# DATA SHOWN

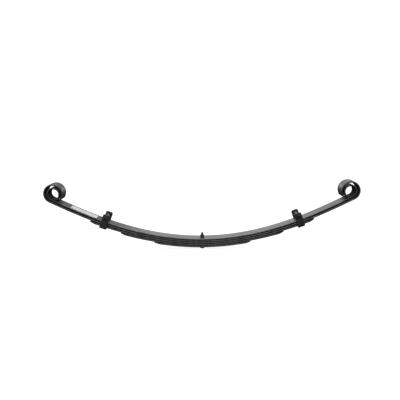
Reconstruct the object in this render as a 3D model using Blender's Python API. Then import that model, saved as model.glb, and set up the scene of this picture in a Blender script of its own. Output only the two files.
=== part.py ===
"""A five-leaf arched spring for a truck axle, with upturned eyes and a wrapped second leaf.

Metres, +Z up, X along the spring (front eye at -X), Y across the leaves. The origin is the middle of the
lowest leaf's underside, where the spring sits on its axle pad. Every leaf is one long strip that follows
the same arch; the center bolt holds the pack, and a riveted clip on each arm keeps the leaves in line.
"""
import math
from collections import namedtuple

import bmesh
import bpy
from mathutils import Matrix, Vector

# ---- driving dimensions ----
TOUCH_GAP = 0.0003  # gap left between two pieces that touch

LEAF_WIDTH = 0.0635
LEAF_THICKNESS = 0.00635
LEAF_COUNT = 5
EDGE_BREAK = 0.0012  # chamfer that stands for the rolled edge of the flat bar

CENTER_CURVATURE = 1.0893  # per metre, at the center bolt
STRAIGHT_AT = 0.627  # arc length from the center at which the arch has faded to a straight line
SEAT_GAP = TOUCH_GAP  # between neighbouring leaves at the center bolt
TIP_GAP = 0.0026  # between neighbouring leaves at the third leaf's tips and beyond
SEAT_FLAT = 0.012  # half length of the flat at the center bolt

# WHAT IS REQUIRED
Print only the lines from the top of the data above down to the line holding "EDGE_BREAK = 0.0012", inclusive.

# TASK ANSWER
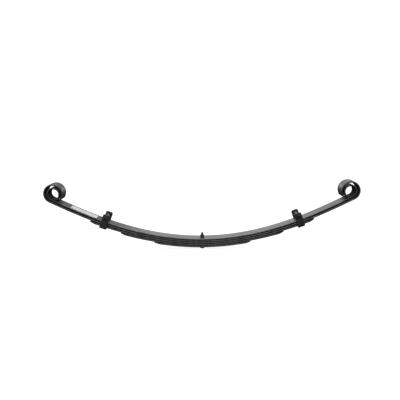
Reconstruct the object in this render as a 3D model using Blender's Python API. Then import that model, saved as model.glb, and set up the scene of this picture in a Blender script of its own. Output only the two files.
=== part.py ===
"""A five-leaf arched spring for a truck axle, with upturned eyes and a wrapped second leaf.

Metres, +Z up, X along the spring (front eye at -X), Y across the leaves. The origin is the middle of the
lowest leaf's underside, where the spring sits on its axle pad. Every leaf is one long strip that follows
the same arch; the center bolt holds the pack, and a riveted clip on each arm keeps the leaves in line.
"""
import math
from collections import namedtuple

import bmesh
import bpy
from mathutils import Matrix, Vector

# ---- driving dimensions ----
TOUCH_GAP = 0.0003  # gap left between two pieces that touch

LEAF_WIDTH = 0.0635
LEAF_THICKNESS = 0.00635
LEAF_COUNT = 5
EDGE_BREAK = 0.0012  # chamfer that stands for the rolled edge of the flat bar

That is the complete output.